Nach einigen Stunden auf dem Ijsselmeer flaut es erheblich ab, ich nehme Kurs auf den Heimathafen. Das Anlegemanöver klappt fast ideal. Ein wenig zu hektisch von mir. Da noch mehr Ruhe reinbringen, dann bin ich damit zufrieden. Schnell muss man trotzdem sein als Einhandsegler.
Das Boot wird dann klar gemacht, alles verstaut, gepackt und ausgecheckt. Die Rückreise steht an.
„Bis zum nächsten Jahr!“ höre ich dann auf dem Steg. Das ältere Ehepaar ruft von weitem und verabschiedet mich. „Nein, Nein . . . in ein bis zwei Wochen bin ich wieder da“ sage ich.
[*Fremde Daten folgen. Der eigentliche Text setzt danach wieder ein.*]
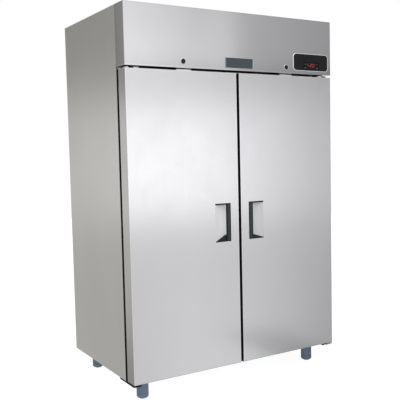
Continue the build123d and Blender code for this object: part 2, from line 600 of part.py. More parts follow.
# ------------------------------------------------------------ evaporator, under the ceiling at the rear
y_evap1 = y_in - 1.0
with BuildPart() as evaporator_housing:
    slab(-evap_x, evap_x, evap_y0, y_evap1, evap_z0, z_in1)
    slab(-evap_x + sheet, evap_x - sheet, evap_y0 + sheet, y_evap1, evap_z0 + sheet, z_in1, Mode.SUBTRACT)
    with BuildSketch(Plane.XZ.offset(-evap_y0 - sheet)) as guards:
        for s in (-1, 1):
            with Locations((s * evap_fan_x, evap_fan_z)):
                for r in (60.0, 50.0, 40.0, 30.0, 20.0):
                    Circle(r + 2.0 if r == 60.0 else r)
                    Circle(r - 6.0, mode=Mode.SUBTRACT)
                for a in (0, 45, 90, 135):
                    Rectangle(140.0, 5.0, rotation=a, mode=Mode.SUBTRACT)
    extrude(amount=sheet, mode=Mode.SUBTRACT)
    with BuildSketch(Plane.XY.offset(evap_z0)) as returns:
        with Locations((0, 270.0)):
            with GridLocations(100.0, 22.0, 9, 4):
                SlotOverall(70.0, 9.0)
    extrude(amount=sheet, mode=Mode.SUBTRACT)
write(evaporator_housing, "evaporator_housing")

with BuildPart() as evaporator_coil:
    slab(-430.0, 430.0, 200.0, 320.0, 1578.0, 1690.0)
    for s in (-1, 1):
        for y in (220.0, 245.0, 270.0, 295.0):
            for z in (1595.0, 1620.0, 1645.0, 1670.0):
                rod_x(y, z, 5.0, s * 429.0, s * 445.0)
write(evaporator_coil, "evaporator_coil")

with BuildPart() as fan_motors:
    for s in (-1, 1):
        rod_y(s * evap_fan_x, evap_fan_z, 28.0, 100.0, 160.0)
        rod_y(s * evap_fan_x, evap_fan_z, 4.0, 68.0, 101.0)
        slab(s * evap_fan_x - 92.0, s * evap_fan_x + 92.0, 98.0, 101.0, evap_fan_z - 8.0, evap_fan_z + 8.0)
        for a in (-1, 1):
            slab(s * evap_fan_x + a * 82.0, s * evap_fan_x + a * 92.0, evap_y0 + sheet, 99.0, evap_fan_z - 8.0, evap_fan_z + 8.0)
    rod_y(cond_fan_x, cond_fan_z, 38.0, -146.0, -76.0)
    rod_y(cond_fan_x, cond_fan_z, 5.0, -182.0, -145.0)
    slab(cond_fan_x - 140.0, cond_fan_x + 140.0, -150.0, -145.0, cond_fan_z - 10.0, cond_fan_z + 10.0)
write(fan_motors, "fan_motors")


def fan_wheel(x, y, z, hub, tip, bore, blades, width_y):
    """Hub with raked blades on a line along Y."""
    rod_y(x, z, hub, y - width_y / 2, y + width_y / 2)
    with Locations(Plane(origin=(x, y, z), x_dir=(1, 0, 0), z_dir=(0, -1, 0))):
        with PolarLocations((tip + hub - 3.0) / 2, blades):
            Box(tip - hub + 3.0, tip * 0.5, 2.0, rotation=(28, 0, 0))
    rod_y(x, z, tip, y - width_y, y + width_y, Mode.INTERSECT)
    rod_y(x, z, bore, y - width_y, y + width_y, Mode.SUBTRACT)


with BuildPart() as evaporator_fan_left:
    fan_wheel(-evap_fan_x, 79.0, evap_fan_z, 18.0, evap_fan_r, 4.05, 5, 22.0)
write(evaporator_fan_left, "evaporator_fan_left")
with BuildPart() as evaporator_fan_right:
    fan_wheel(evap_fan_x, 79.0, evap_fan_z, 18.0, evap_fan_r, 4.05, 5, 22.0)
write(evaporator_fan_right, "evaporator_fan_right")

# ------------------------------------------------------------ condensing unit, on the machine deck
z_unit = z_deck + sheet
with BuildPart() as condenser_coil:
    slab(cond_x0, cond_x1, cond_y0, cond_y1, cond_z0, cond_z1)
    slab(cond_x0, cond_x1, cond_y1 - 1.0, -150.0, cond_z0, cond_z1)
    slab(cond_x0 + 1.5, cond_x1 - 1.5, cond_y1, -151.5, cond_z0 + 1.5, cond_z1 - 1.5, Mode.SUBTRACT)
    rod_y(cond_fan_x, cond_fan_z, cond_fan_r + 8.0, -152.0, -149.0, Mode.SUBTRACT)
    for x in (cond_x0, cond_x1 - 30.0):
        slab(x, x + 30.0, cond_y0, -150.0, z_unit, cond_z0 + 1.0)
write(condenser_coil, "condenser_coil")

with BuildPart() as condenser_fan:
    fan_wheel(cond_fan_x, -170.0, cond_fan_z, 26.0, cond_fan_r, 5.05, 5, 26.0)
write(condenser_fan, "condenser_fan")

with BuildPart() as compressor:
    with BuildSketch(Plane(origin=(comp_x, comp_y, 0), x_dir=(1, 0, 0), z_dir=(0, -1, 0))) as shell:
        with BuildLine():
            Polyline((0, z_unit + 14.0), (comp_r, z_unit + 14.0), (comp_r, 1895.0))
            ThreePointArc((comp_r, 1895.0), (comp_r - 40.0 + 28.284, 1895.0 + 28.284), (comp_r - 40.0, 1935.0))
            Polyline((comp_r - 40.0, 1935.0), (0, 1938.0), (0, z_unit + 14.0))
        make_face()
    revolve(axis=Axis((comp_x, comp_y, 0), (0, 0, 1)))
    slab(comp_x - 115.0, comp_x + 115.0, comp_y - 75.0, comp_y + 75.0, z_unit + 12.0, z_unit + 16.0)
    for x in (-100.0, 100.0):
        for y in (-60.0, 60.0):
            rod_z(comp_x + x, comp_y + y, 13.0, z_unit, z_unit + 12.0)
    slab(comp_x - 35.0, comp_x + 35.0, comp_y - comp_r - 26.0, comp_y - comp_r + 14.0, 1815.0, 1885.0)
write(compressor, "compressor")


def tube(points, r, bend):
    with BuildLine() as path:
        FilletPolyline(*points, radius=bend)
    start = path.line @ 0
    with BuildSketch(Plane(origin=start, z_dir=path.line % 0)) as s:
        Circle(r)
    sweep(s.sketch, path=path.line)


with BuildPart() as refrigerant_lines:
    tube([(comp_x + comp_r + 0.4, comp_y, 1880), (10, comp_y, 1880), (10, comp_y, 2040), (10, -227, 2040), (cond_x0 - 0.4, -227, 2040)], 4.0, 18.0)
    tube([(cond_x0 - 0.4, -227, 1812), (20, -227, 1812), (20, -90, 1812), (-40, -90, 1812), (-40, -90, z_unit + 0.3)], 3.2, 12.0)
    rod_y(20.0, 1812.0, 12.0, -205.0, -125.0)
    tube([(-268, -60, z_unit + 0.3), (-268, -60, 1850), (-268, comp_y, 1850), (comp_x - comp_r - 0.4, comp_y, 1850)], 6.0, 16.0)
write(refrigerant_lines, "refrigerant_lines")

with BuildPart() as electrical_box:
    slab(440.0, 640.0, -100.0, 60.0, z_unit, 1900.0)
    slab(437.0, 643.0, -103.0, 63.0, 1896.0, 1912.0)
    chamfer(electrical_box.faces().sort_by(Axis.Z)[-1].edges(), 3.0)
write(electrical_box, "electrical_box")

# Cable gland in the rear grille; the supply cord itself is not part of this object.
with BuildPart() as cable_gland:
    rod_y(560.0, 1805.0, 9.0, y_grille - 12.0, y_grille + sheet)
    with BuildSketch(Plane.XZ.offset(-(y_grille + sheet + 5.0))) as outer_nut:
        with Locations((560.0, 1805.0)):
            RegularPolygon(13.0, 6)
    extrude(amount=5.0)
    rod_y(560.0, 1805.0, 10.0, y_grille + sheet + 4.0, y_back - 0.8)
    with BuildSketch(Plane.XZ.offset(-y_grille)) as inner_nut:
        with Locations((560.0, 1805.0)):
            RegularPolygon(13.0, 6)
    extrude(amount=4.0)
    rod_y(560.0, 1805.0, 5.0, y_grille - 12.0, y_back, Mode.SUBTRACT)
write(cable_gland, "cable_gland")

# ------------------------------------------------------------ fasteners
with BuildPart() as cabinet_screws:
    for s in (-1, 1):
        for y in (-295.0, -255.0):
            rod_z(s * 660.0, y, 6.0, 106.5, 110.0)
        for x, z in ((612.0, 1800.0), (654.0, 1800.0)):
            rod_y(s * x, z, 6.0, y_cab - 8.5, y_cab - 5.0)
        for z in (1790.0, 1930.0, 2070.0):
            rod_y(s * 670.0, z, 5.0, y_grille + sheet, y_grille + sheet + 2.5)
    chamfer(cabinet_screws.edges().filter_by(GeomType.CIRCLE).group_by(Axis.Z)[0], 0.8)
write(cabinet_screws, "cabinet_screws")
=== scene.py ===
import json
import math

import bmesh
import bpy
from mathutils import Matrix, Vector


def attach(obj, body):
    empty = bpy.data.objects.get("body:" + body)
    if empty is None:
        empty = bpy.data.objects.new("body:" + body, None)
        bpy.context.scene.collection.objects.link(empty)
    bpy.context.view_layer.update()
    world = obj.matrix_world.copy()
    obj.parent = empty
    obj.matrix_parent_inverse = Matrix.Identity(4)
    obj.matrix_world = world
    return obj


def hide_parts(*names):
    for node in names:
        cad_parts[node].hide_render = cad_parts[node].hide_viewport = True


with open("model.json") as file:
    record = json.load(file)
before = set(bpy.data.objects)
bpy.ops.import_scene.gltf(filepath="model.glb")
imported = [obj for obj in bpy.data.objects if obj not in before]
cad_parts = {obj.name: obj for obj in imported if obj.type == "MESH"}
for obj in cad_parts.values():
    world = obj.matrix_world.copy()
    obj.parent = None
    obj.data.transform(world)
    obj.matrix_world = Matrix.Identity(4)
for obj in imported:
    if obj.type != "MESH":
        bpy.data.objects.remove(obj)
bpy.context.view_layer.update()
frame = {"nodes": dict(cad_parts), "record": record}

N = frame["nodes"]
scene = bpy.context.scene
MM = 0.001


# ------------------------------------------------------------------ node helpers
def new_material(name):
    m = bpy.data.materials.new(name)
    m.use_nodes = True
    nt = m.node_tree
    nt.nodes.clear()
    out = nt.nodes.new("ShaderNodeOutputMaterial")
    bsdf = nt.nodes.new("ShaderNodeBsdfPrincipled")
    nt.links.new(bsdf.outputs[0], out.inputs[0])
    return m, nt, bsdf


def coords(nt, scale=(1, 1, 1), rot=(0, 0, 0)):
    tc = nt.nodes.new("ShaderNodeTexCoord")
    mp = nt.nodes.new("ShaderNodeMapping")
    mp.inputs["Scale"].default_value = scale
    mp.inputs["Rotation"].default_value = rot
    nt.links.new(tc.outputs["Object"], mp.inputs["Vector"])
    return mp.outputs["Vector"]


def noise(nt, vec, scale=5.0, detail=3.0, rough=0.55, distort=0.0):
    n = nt.nodes.new("ShaderNodeTexNoise")
    n.inputs["Scale"].default_value = scale
    n.inputs["Detail"].default_value = detail
    n.inputs["Roughness"].default_value = rough
    n.inputs["Distortion"].default_value = distort
    nt.links.new(vec, n.inputs["Vector"])
    return n.outputs["Fac"]


def ramp(nt, fac, stops):
    r = nt.nodes.new("ShaderNodeValToRGB")
    els = r.color_ramp.elements
    while len(els) < len(stops):
        els.new(0.5)
    for e, (p, c) in zip(els, stops):
        e.position = p
        e.color = (c[0], c[1], c[2], 1) if hasattr(c, "__len__") else (c, c, c, 1)
    nt.links.new(fac, r.inputs[0])
    return r.outputs[0]


def maprange(nt, val, a, b, c, d, smooth=False):
    m = nt.nodes.new("ShaderNodeMapRange")
    m.interpolation_type = "SMOOTHSTEP" if smooth else "LINEAR"
    m.inputs["From Min"].default_value = a
    m.inputs["From Max"].default_value = b
    m.inputs["To Min"].default_value = c
    m.inputs["To Max"].default_value = d
    nt.links.new(val, m.inputs["Value"])
    return m.outputs["Result"]


def math_node(nt, op, a, b=None):
    m = nt.nodes.new("ShaderNodeMath")
    m.operation = op
    for i, v in enumerate((a, b)):
        if v is None:
            continue
        if isinstance(v, (int, float)):
            m.inputs[i].default_value = v
        else:
            nt.links.new(v, m.inputs[i])
    return m.outputs[0]


def blend(nt, a, b, w):
    """a where w is 0, b where it is 1."""
    return math_node(nt, "ADD", math_node(nt, "MULTIPLY", a, math_node(nt, "SUBTRACT", 1.0, w)), math_node(nt, "MULTIPLY", b, w))


def mix_color(nt, fac, a, b, blend="MIX"):
    m = nt.nodes.new("ShaderNodeMix")
    m.data_type = "RGBA"
    m.blend_type = blend
    for sock, v in ((m.inputs["Factor"], fac), (m.inputs[6], a), (m.inputs[7], b)):
        if isinstance(v, (int, float)):
            sock.default_value = v
        elif hasattr(v, "__len__"):
            sock.default_value = (v[0], v[1], v[2], 1)
        else:
            nt.links.new(v, sock)
    return m.outputs[2]


def bump(nt, bsdf, height, strength, distance=0.001):
    b = nt.nodes.new("ShaderNodeBump")
    b.inputs["Strength"].default_value = strength
    b.inputs["Distance"].default_value = distance
    nt.links.new(height, b.inputs["Height"])
    nt.links.new(b.outputs[0], bsdf.inputs["Normal"])


GRAIN = {"z": (4200, 4200, 36), "x": (36, 4200, 4200), "y": (4200, 36, 4200), "none": (160, 160, 160)}


def curve(nt, fac, lo, hi, stops, smooth=True):
    """A piecewise function: value against fac, which runs from lo to hi."""
    t = maprange(nt, fac, lo, hi, 0.0, 1.0)
    top = max(v for _, v in stops)
    r = nt.nodes.new("ShaderNodeValToRGB")
    r.color_ramp.interpolation = "LINEAR"
    els = r.color_ramp.elements
    while len(els) < len(stops):
        els.new(0.5)
    for e, (p, v) in zip(els, stops):
        e.position = (p - lo) / (hi - lo)
        e.color = (v / top, v / top, v / top, 1)
    nt.links.new(t, r.inputs[0])
    return math_node(nt, "MULTIPLY", r.outputs[0], top)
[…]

Ja, nur WIR gehen auf „große Fahrt“ . . .
Erst auf dem Weg zum Parkplatz wird mir bewusst, was wahrscheinlich gemeint war. Das Rentnerehepaar wird in den Süden fahren und dort überwintern. Das ist die einzige Erklärung für diese Verabschiedung. Mit dem Segelboot. Respekt. Ich bin nachhaltig beeindruckt.